Two chapters are dedicated to neutrinos, marking two moments of their “interaction” with Steinberger. After the first, the reader feels disappointed – more details of the conception of the fundamental “two-neutrino experiment” would have been expected, as would some “inside stories”. Perhaps the disappointment stems from anticipation created earlier in the book when a future collaboration between the then Captain Lederman and the then Private Steinberger is mentioned. As for inside stories, Steinberger confesses that initially he did not believe in neutral currents and this (quite rightly!) cost him a few bottles of good wine.
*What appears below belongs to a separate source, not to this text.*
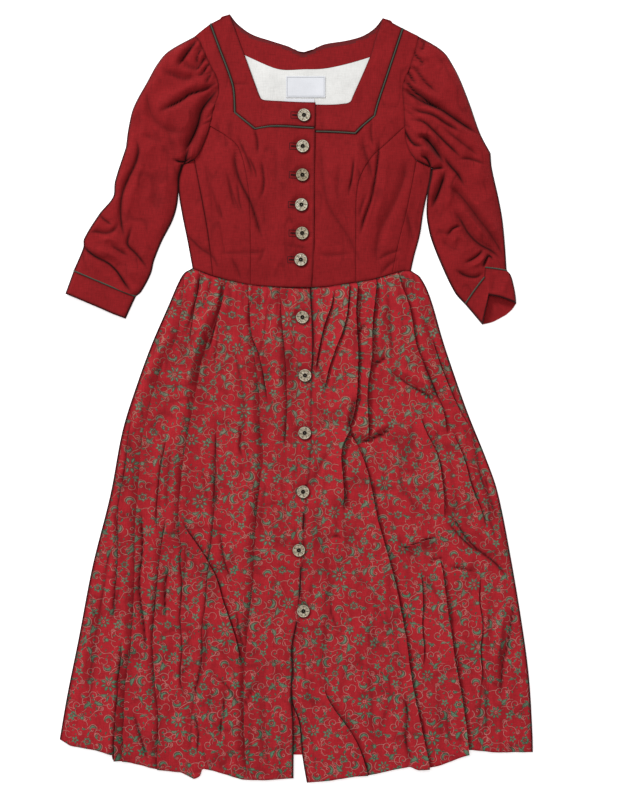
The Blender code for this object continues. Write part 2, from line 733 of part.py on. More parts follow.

In the second of the two neutrino chapters, the steps towards the present understanding of the nucleon structure are retraced clearly – although with some haste – and the author brings the reader to present times with neutrino masses and oscillations. The intervening chapter on CP violation is an authoritative account of the achievements in the field since its beginning in 1957. Here Steinberger enumerates the spectacular accomplishments of the Standard Model within the context of the LEP experiments, perhaps with a tinge of nostalgia for earlier times.

It is difficult to identify precisely the intended audience for this book. It seems to be aimed at a variety of readers, not all necessarily from a scientific background, as the explanations given from time to time in the footnotes imply. This is, however, not done consistently and the result is often unsatisfactory. Furthermore, the occurrence of a few misprints at unfortunate places might prove disconcerting for the untrained reader.

Regardless of the audience, however, the book touches clearly upon the building blocks of the Standard Model and communicates 50 years of passion for physics and its intricacies – a lesson for young researchers. It also speaks of a passion for other, and far more common, sources of enjoyment in life such as music and mountains – a lesson for physicists in general!